So I suspect that the data in the (mersenne.ca) tables may have been corrupted sometime in the past.

[QUOTE=Anonuser;533177]So I suspect that the data in the (mersenne.ca) tables may have been corrupted sometime in the past.[/QUOTE]

I thought briefly about redoing the factoring until I calculated the work required:
Assuming TF to 71 was accurate (and it may NOT be).
There are 1996 exponents to take from 71 to 80
--- At about 271 GhzDays per = 540,916
And 970 to take from 71 to 82
--- At about 1088 GhzDays per = 1,055,360
==== TOTAL about 1.6M GhzDays

Almost exactly 1 year for my 2080Ti
Closer to 4 years for a 1080Ti.

[QUOTE=petrw1;533178]I thought briefly about redoing the factoring until I calculated the work required:
Assuming TF to 71 was accurate (and it may NOT be).
There are 1996 exponents to take from 71 to 80
--- At about 271 GhzDays per = 540,916
And 970 to take from 71 to 82
--- At about 1088 GhzDays per = 1,055,360
==== TOTAL about 1.6M GhzDays

Almost exactly 1 year for my 2080Ti
Closer to 4 years for a 1080Ti.[/QUOTE]

That said, it seems that the (factor) success rate in the 900.0M - 900.2M range is fine if we use the bitlevels reported by Primenet as a basis.

It is a bit unusual though that 3911 exponents are available for P-1 in the 900M range.

(One possible explanation could be that bogus TF results were submitted in the 900M range some time ago. These results were recognized as bogus and they were subsequently deleted. But unfortunately the incorrect data made it into the mersenne.ca database.)

[QUOTE=Anonuser;533180]That said, it seems that the (factor) success rate in the 900.0M - 900.2M range is fine if we use the bitlevels reported by Primenet as a basis.

It is a bit unusual though that 3911 exponents are available for P-1 in the 900M range.

(One possible explanation could be that bogus TF results were submitted in the 900M range some time ago. These results were recognized as bogus and they were subsequently deleted. But unfortunately the incorrect data made it into the mersenne.ca database.)[/QUOTE]
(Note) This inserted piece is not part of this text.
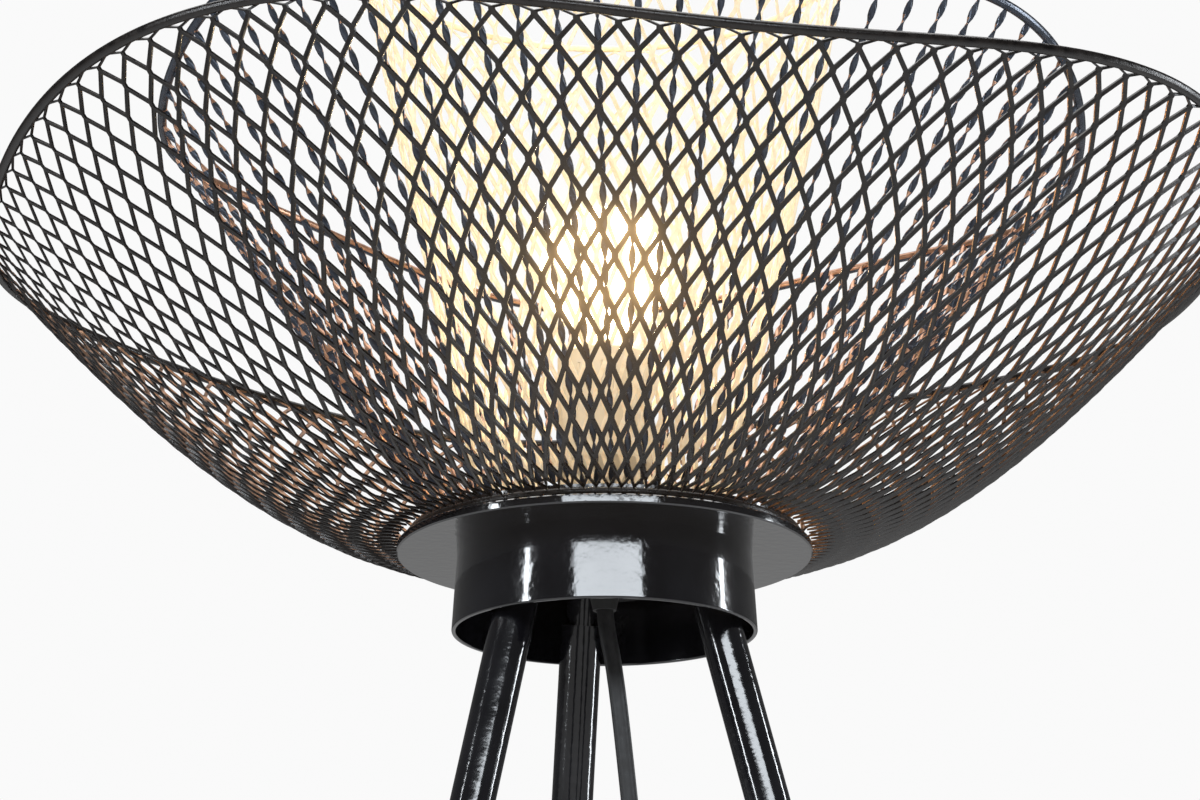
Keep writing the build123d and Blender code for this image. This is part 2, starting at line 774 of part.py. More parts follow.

Primenet has the same number of factored/unfactored as Mersenne.ca; however, Primenet does NOT indicate TF bit level.
[url]https://www.mersenne.org/primenet/[/url]
[url]https://www.mersenne.ca/status/tf/0/0/3/90000[/url]

Normally Primenet makes assignments available for P-1 when they are factored to the PrimeNet levels here:
[url]https://www.mersenne.org/various/math.php[/url]
which is 80 bits for 576M+.
Listing them as available for P-1 suggests PrimeNet believes they are factored to 80 bits.

That said, PrimeNet also shows 2001 available for P-1 in the 912M range which Mersenne.ca does NOT show as factored to 80 (only 71).

[QUOTE=petrw1;533182]Listing them as available for P-1 suggests PrimeNet believes they are factored to 80 bits.[/QUOTE]

Only 23 exponents 900M-920M are factored to 80 bits or higher according to primenet:

[url]https://www.mersenne.org/report_factoring_effort/?exp_lo=900000000&exp_hi=920000000&bits_lo=80&bits_hi=99[/url]

But there are 1365 exponents in the same range factored to between 75 and 79 bits:

[url]https://www.mersenne.org/report_factoring_effort/?exp_lo=900000000&exp_hi=920000000&bits_lo=75&bits_hi=79[/url]

[QUOTE=ATH;533195]Only 23 exponents 900M-920M are factored to 80 bits or higher according to primenet:

[url]https://www.mersenne.org/report_factoring_effort/?exp_lo=900000000&exp_hi=920000000&bits_lo=80&bits_hi=99[/url]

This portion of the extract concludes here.